EXERCISE DIRECTIONS.
Repeat the material exactly, every line of it.

SOURCE EXCERPT.
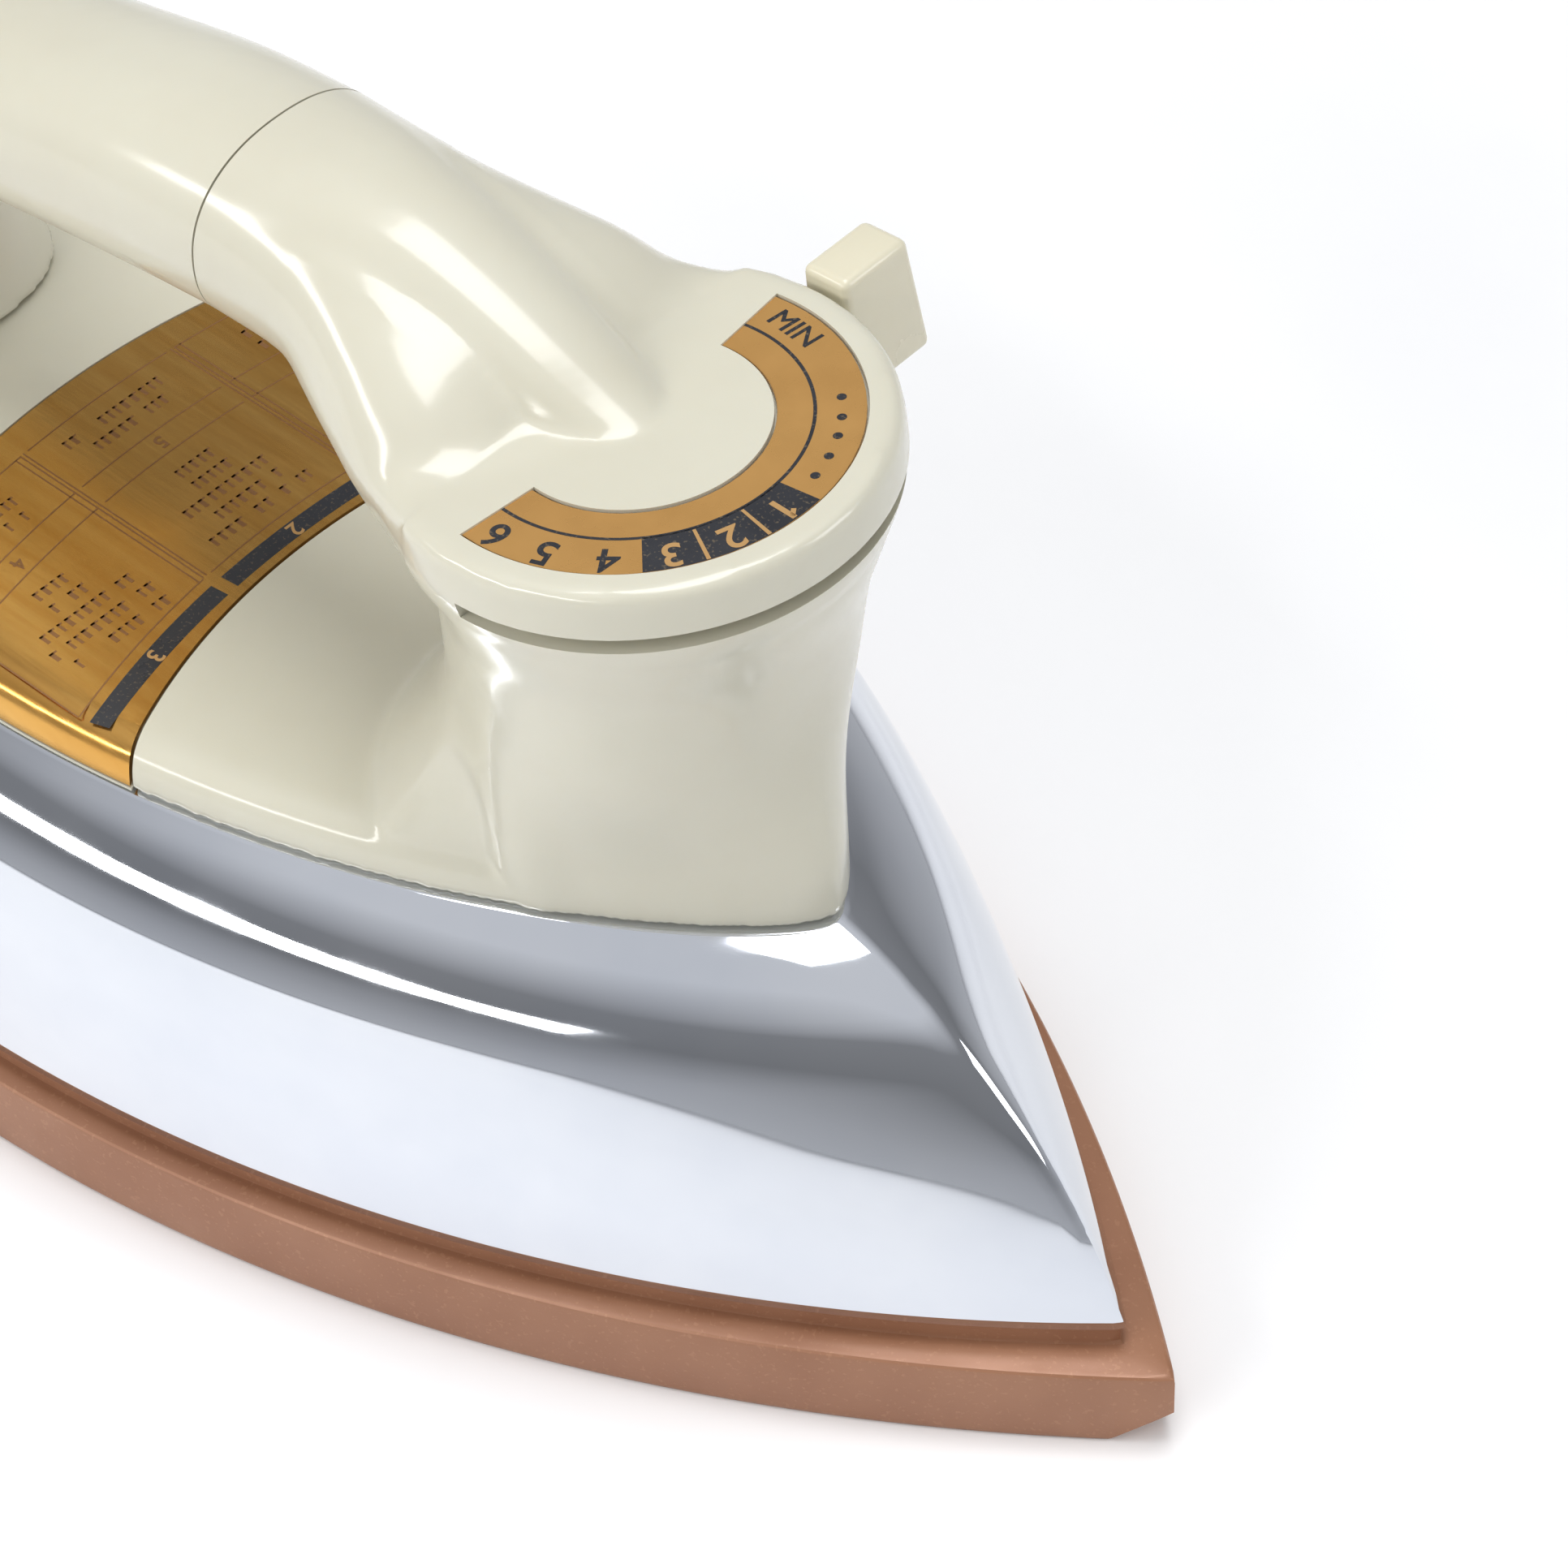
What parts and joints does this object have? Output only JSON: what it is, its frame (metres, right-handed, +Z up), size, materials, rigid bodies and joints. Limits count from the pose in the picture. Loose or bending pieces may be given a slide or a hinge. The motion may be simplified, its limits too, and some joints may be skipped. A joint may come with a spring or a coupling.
{
  "type": "clothes iron",
  "caption": "Heavy dry clothes iron: coated pointed soleplate, chrome shell, cream handle on two posts and a swinging temperature lever under a round dial.",
  "frame": {"origin": "bottom centre of the bounding box, on the surface that the sole rests on, under the middle of the iron's length", "axes": "+X towards the nose, +Y to the iron's left side (the lever points there at MIN), +Z up"},
  "size_m": [0.2379, 0.117, 0.1278],
  "materials": {
    "cream_plastic": "glossy moulded phenolic plastic",
    "lever_plastic": "glossy moulded plastic",
    "chrome_plate": "bright plated steel",
    "sole_coating": "copper coloured non-stick coating on cast aluminium",
    "gold_plate": "gold anodised, printed in black",
    "cast_iron": "as cast",
    "steel": "zinc plated",
    "brass": "rolled",
    "contact_silver": "silver contact metal",
    "ceramic": "steatite ceramic",
    "mica": "pressed mica",
    "bakelite": "brown phenolic",
    "lamp_glass": "tinted",
    "sleeving": "braided glass-fibre sleeving"
  },
  "bodies": {
    "iron": {"front_housing": "cream_plastic", "handle_body": "cream_plastic", "base_cover": "cream_plastic", "rear_cover": "cream_plastic", "cord_gland": "cream_plastic", "chrome_shell": "chrome_plate", "soleplate": "sole_coating", "dial_scale_plate": "gold_plate", "fabric_chart_plate": "gold_plate", "ballast_plate": "cast_iron", "heating_element": "steel", "element_terminal_left": "steel", "element_terminal_right": "steel", "ballast_bolt_front": "steel", "ballast_bolt_rear_left": "steel", "ballast_bolt_rear_right": "steel", "spacer_post_front": "steel", "spacer_post_rear": "steel", "shell_screw_front": "steel", "shell_screw_rear": "steel", "handle_screw_front": "steel", "handle_screw_rear": "steel", "rear_cover_screw_lower": "steel", "rear_cover_screw_upper": "steel", "thermostat_base": "steel", "bimetal_strip": "steel", "support_arm": "steel", "stack_screw": "steel", "fixed_contact_arm": "brass", "spindle_bush": "brass", "terminal_screw_live": "brass", "terminal_screw_earth": "brass", "terminal_screw_neutral": "brass", "fixed_contact": "contact_silver", "insulator_lower": "ceramic", "insulator_middle": "ceramic", "insulator_upper": "ceramic", "insulation_sheet": "mica", "terminal_block": "bakelite", "cord_clamp": "bakelite", "lamp_lens": "lamp_glass", "pilot_lamp": "lamp_glass", "live_lead": "sleeving", "element_lead": "sleeving", "neutral_lead": "sleeving", "earth_lead": "sleeving"},
    "temperature_control": {"temperature_lever": "lever_plastic", "control_spindle": "steel"},
    "adjusting_pin": {"adjusting_pin": "ceramic"},
    "moving_contact_blade": {"moving_contact_arm": "brass", "moving_contact": "contact_silver"}
  },
  "joints": [
    {"name": "lever_turn", "type": "hinge", "parent": "iron", "child": "temperature_control", "pos_m": [0.0425, 0, 0.1138], "axis": [-0.0872, 0, 0.9962], "range_deg": [-165, 0]},
    {"name": "pin_travel", "type": "slide", "parent": "iron", "child": "adjusting_pin", "axis": [-0.0872, 0, 0.9962], "range_m": [-0.0002463, 0]},
    {"name": "contact_flex", "type": "hinge", "parent": "iron", "child": "moving_contact_blade", "pos_m": [0.03838, 0, 0.02892], "axis": [0, 1, 0], "range_deg": [0, 1.23]}
  ],
  "couplings": [
    {"joint": "pin_travel", "follows": "lever_turn", "m_per_rad": 0.00008386},
    {"joint": "contact_flex", "follows": "lever_turn", "ratio": -0.0072922}
  ]
}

EXERCISE ANSWER.
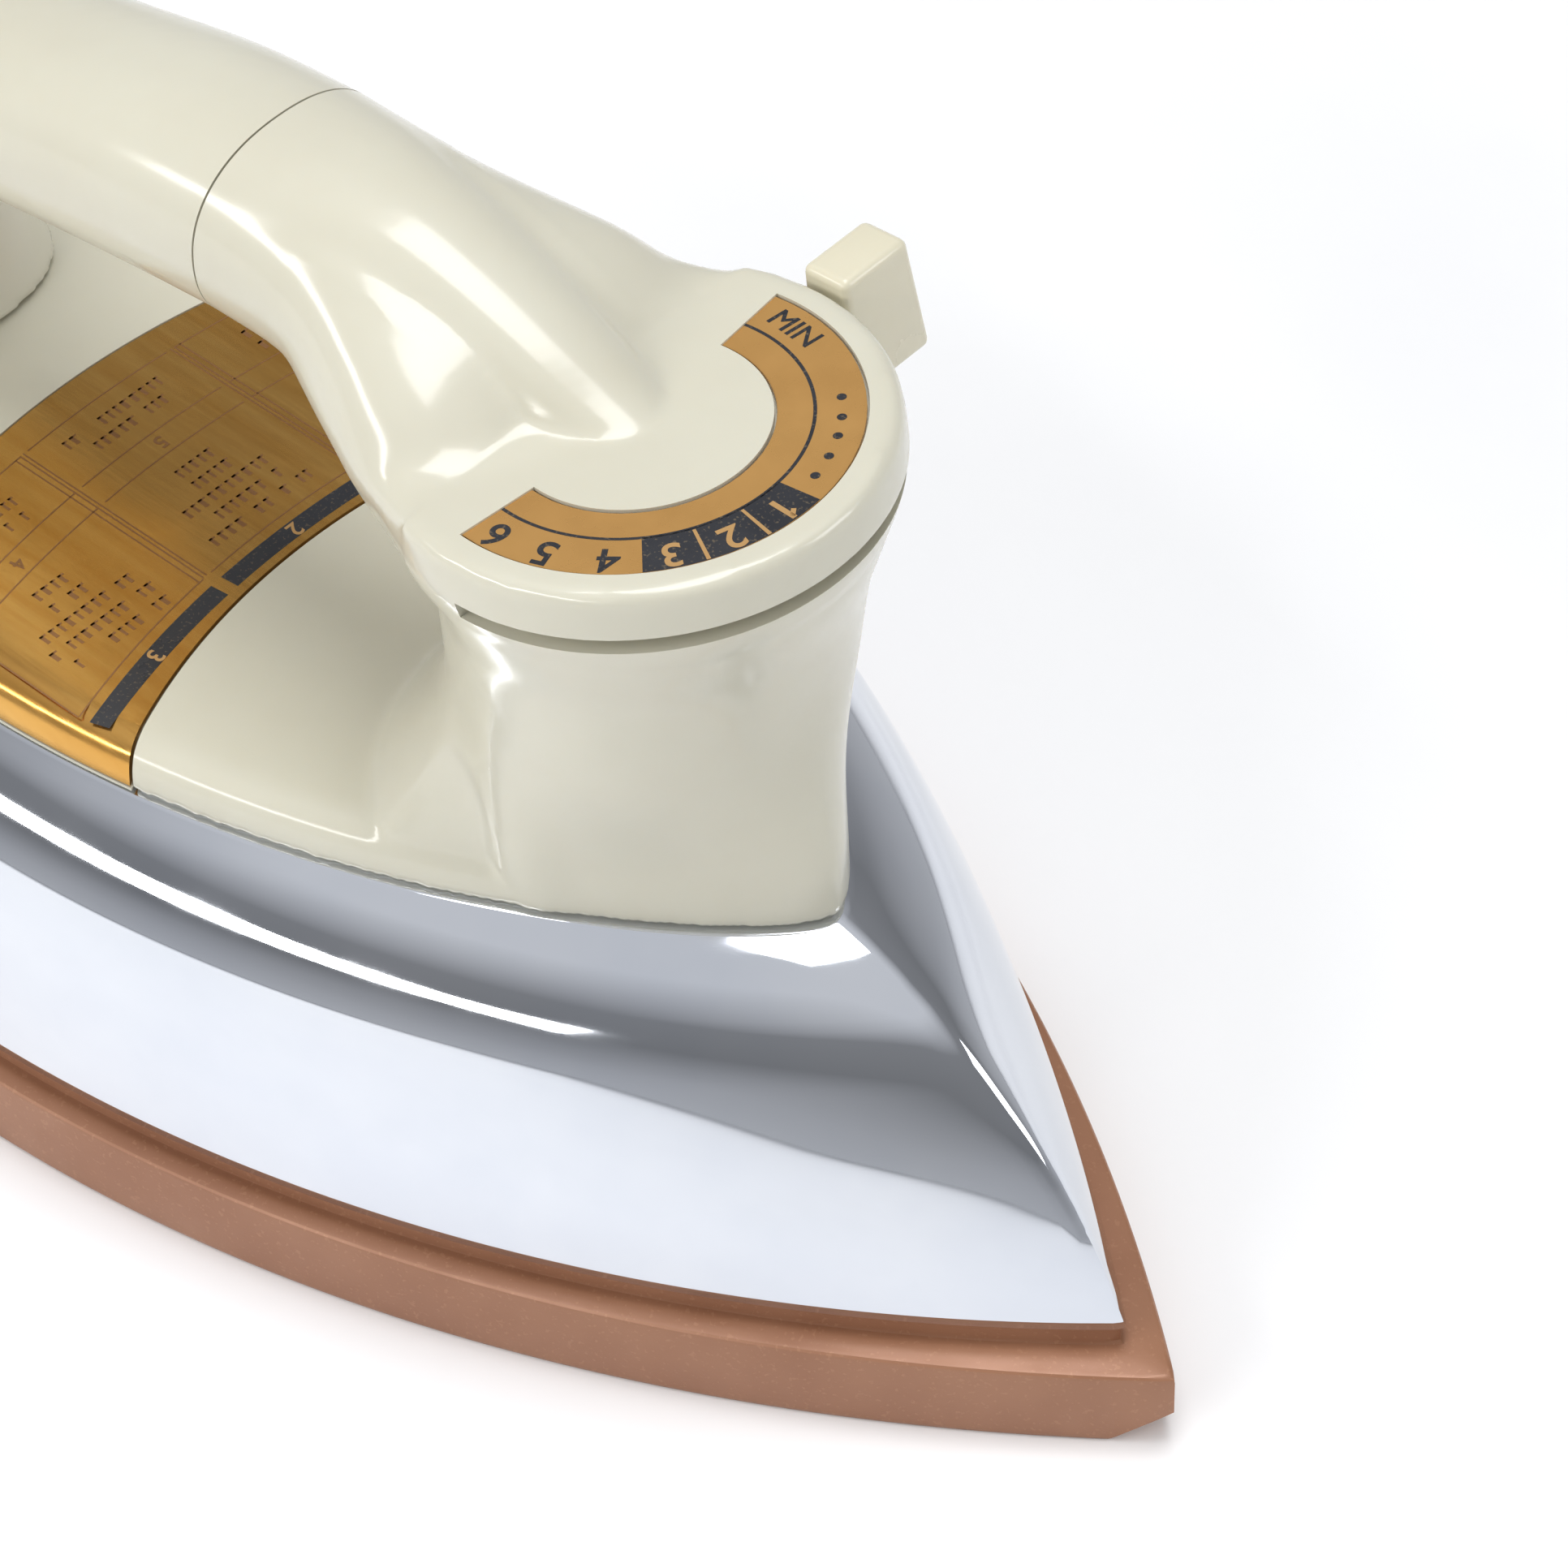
What parts and joints does this object have? Output only JSON: what it is, its frame (metres, right-handed, +Z up), size, materials, rigid bodies and joints. Limits count from the pose in the picture. Loose or bending pieces may be given a slide or a hinge. The motion may be simplified, its limits too, and some joints may be skipped. A joint may come with a spring or a coupling.
{
  "type": "clothes iron",
  "caption": "Heavy dry clothes iron: coated pointed soleplate, chrome shell, cream handle on two posts and a swinging temperature lever under a round dial.",
  "frame": {"origin": "bottom centre of the bounding box, on the surface that the sole rests on, under the middle of the iron's length", "axes": "+X towards the nose, +Y to the iron's left side (the lever points there at MIN), +Z up"},
  "size_m": [0.2379, 0.117, 0.1278],
  "materials": {
    "cream_plastic": "glossy moulded phenolic plastic",
    "lever_plastic": "glossy moulded plastic",
    "chrome_plate": "bright plated steel",
    "sole_coating": "copper coloured non-stick coating on cast aluminium",
    "gold_plate": "gold anodised, printed in black",
    "cast_iron": "as cast",
    "steel": "zinc plated",
    "brass": "rolled",
    "contact_silver": "silver contact metal",
    "ceramic": "steatite ceramic",
    "mica": "pressed mica",
    "bakelite": "brown phenolic",
    "lamp_glass": "tinted",
    "sleeving": "braided glass-fibre sleeving"
  },
  "bodies": {
    "iron": {"front_housing": "cream_plastic", "handle_body": "cream_plastic", "base_cover": "cream_plastic", "rear_cover": "cream_plastic", "cord_gland": "cream_plastic", "chrome_shell": "chrome_plate", "soleplate": "sole_coating", "dial_scale_plate": "gold_plate", "fabric_chart_plate": "gold_plate", "ballast_plate": "cast_iron", "heating_element": "steel", "element_terminal_left": "steel", "element_terminal_right": "steel", "ballast_bolt_front": "steel", "ballast_bolt_rear_left": "steel", "ballast_bolt_rear_right": "steel", "spacer_post_front": "steel", "spacer_post_rear": "steel", "shell_screw_front": "steel", "shell_screw_rear": "steel", "handle_screw_front": "steel", "handle_screw_rear": "steel", "rear_cover_screw_lower": "steel", "rear_cover_screw_upper": "steel", "thermostat_base": "steel", "bimetal_strip": "steel", "support_arm": "steel", "stack_screw": "steel", "fixed_contact_arm": "brass", "spindle_bush": "brass", "terminal_screw_live": "brass", "terminal_screw_earth": "brass", "terminal_screw_neutral": "brass", "fixed_contact": "contact_silver", "insulator_lower": "ceramic", "insulator_middle": "ceramic", "insulator_upper": "ceramic", "insulation_sheet": "mica", "terminal_block": "bakelite", "cord_clamp": "bakelite", "lamp_lens": "lamp_glass", "pilot_lamp": "lamp_glass", "live_lead": "sleeving", "element_lead": "sleeving", "neutral_lead": "sleeving", "earth_lead": "sleeving"},
    "temperature_control": {"temperature_lever": "lever_plastic", "control_spindle": "steel"},
    "adjusting_pin": {"adjusting_pin": "ceramic"},
    "moving_contact_blade": {"moving_contact_arm": "brass", "moving_contact": "contact_silver"}
  },
  "joints": [
    {"name": "lever_turn", "type": "hinge", "parent": "iron", "child": "temperature_control", "pos_m": [0.0425, 0, 0.1138], "axis": [-0.0872, 0, 0.9962], "range_deg": [-165, 0]},
    {"name": "pin_travel", "type": "slide", "parent": "iron", "child": "adjusting_pin", "axis": [-0.0872, 0, 0.9962], "range_m": [-0.0002463, 0]},
    {"name": "contact_flex", "type": "hinge", "parent": "iron", "child": "moving_contact_blade", "pos_m": [0.03838, 0, 0.02892], "axis": [0, 1, 0], "range_deg": [0, 1.23]}
  ],
  "couplings": [
    {"joint": "pin_travel", "follows": "lever_turn", "m_per_rad": 0.00008386},
    {"joint": "contact_flex", "follows": "lever_turn", "ratio": -0.0072922}
  ]
}